2. In this cycle, four hydrogen nuclei (protons) are ultimately fused into one helium nucleus, but it involves a series of reactions that require carbon, nitrogen, and oxygen as catalysts.
3. The CNO cycle operates at higher temperatures than the proton-proton chain, typically requiring temperatures around 15 million Kelvin to function effectively.
4. The energy produced by the CNO cycle contributes to the overall luminosity of massive stars, impacting their brightness and temperature during their life stages.
5. As stars evolve and exhaust their hydrogen fuel, the efficiency of the CNO cycle can change based on the star's internal conditions and composition.

Review Questions

• How does the CNO cycle differ from the proton-proton chain in stellar fusion?
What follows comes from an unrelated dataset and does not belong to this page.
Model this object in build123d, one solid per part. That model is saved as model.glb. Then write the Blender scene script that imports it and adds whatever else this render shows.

  • The CNO cycle differs from the proton-proton chain primarily in its dependence on carbon, nitrogen, and oxygen as catalysts for fusion reactions. While both processes convert hydrogen into helium, the CNO cycle is more prevalent in higher mass stars and requires significantly higher temperatures to initiate. Additionally, while the proton-proton chain involves a direct fusion of protons, the CNO cycle incorporates these heavier elements to facilitate a series of reactions that ultimately lead to helium production.
• Discuss the role of temperature and mass in determining whether a star primarily uses the CNO cycle or the proton-proton chain for fusion.
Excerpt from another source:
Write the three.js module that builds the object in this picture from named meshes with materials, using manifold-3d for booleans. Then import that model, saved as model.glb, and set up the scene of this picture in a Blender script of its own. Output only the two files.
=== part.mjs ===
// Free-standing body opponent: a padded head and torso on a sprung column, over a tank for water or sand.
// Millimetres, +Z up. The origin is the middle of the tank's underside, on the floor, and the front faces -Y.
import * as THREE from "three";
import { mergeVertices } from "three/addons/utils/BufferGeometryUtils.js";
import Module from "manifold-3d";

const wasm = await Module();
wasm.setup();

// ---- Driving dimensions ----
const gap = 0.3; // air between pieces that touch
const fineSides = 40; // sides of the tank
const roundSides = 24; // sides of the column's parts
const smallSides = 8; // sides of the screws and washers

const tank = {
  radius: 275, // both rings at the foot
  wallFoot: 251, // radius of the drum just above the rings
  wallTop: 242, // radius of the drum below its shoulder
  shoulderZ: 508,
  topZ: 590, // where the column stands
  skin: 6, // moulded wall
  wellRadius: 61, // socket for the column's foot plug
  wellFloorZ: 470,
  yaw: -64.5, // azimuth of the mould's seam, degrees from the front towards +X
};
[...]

  • The temperature and mass of a star play critical roles in determining its primary fusion process. In general, stars with masses greater than approximately 1.3 solar masses tend to utilize the CNO cycle due to their higher core temperatures, which can reach around 15 million Kelvin or more. In contrast, less massive stars typically rely on the proton-proton chain at lower core temperatures. As a star evolves and its internal conditions change, it may transition between these fusion processes depending on its mass and temperature.
• Evaluate the impact of the CNO cycle on the lifecycle of massive stars and their eventual fate.
  • The CNO cycle significantly influences the lifecycle of massive stars by dictating their energy output and internal structure throughout different evolutionary phases. As these stars burn hydrogen via the CNO cycle, they generate immense luminosity and heat, affecting their stability and lifespan. Once they exhaust their hydrogen fuel, changes in nuclear fusion processes lead to further evolution stages such as red supergiants and eventually result in supernova explosions or formation of neutron stars or black holes. Thus, understanding the CNO cycle is crucial for predicting stellar evolution and ultimate fates.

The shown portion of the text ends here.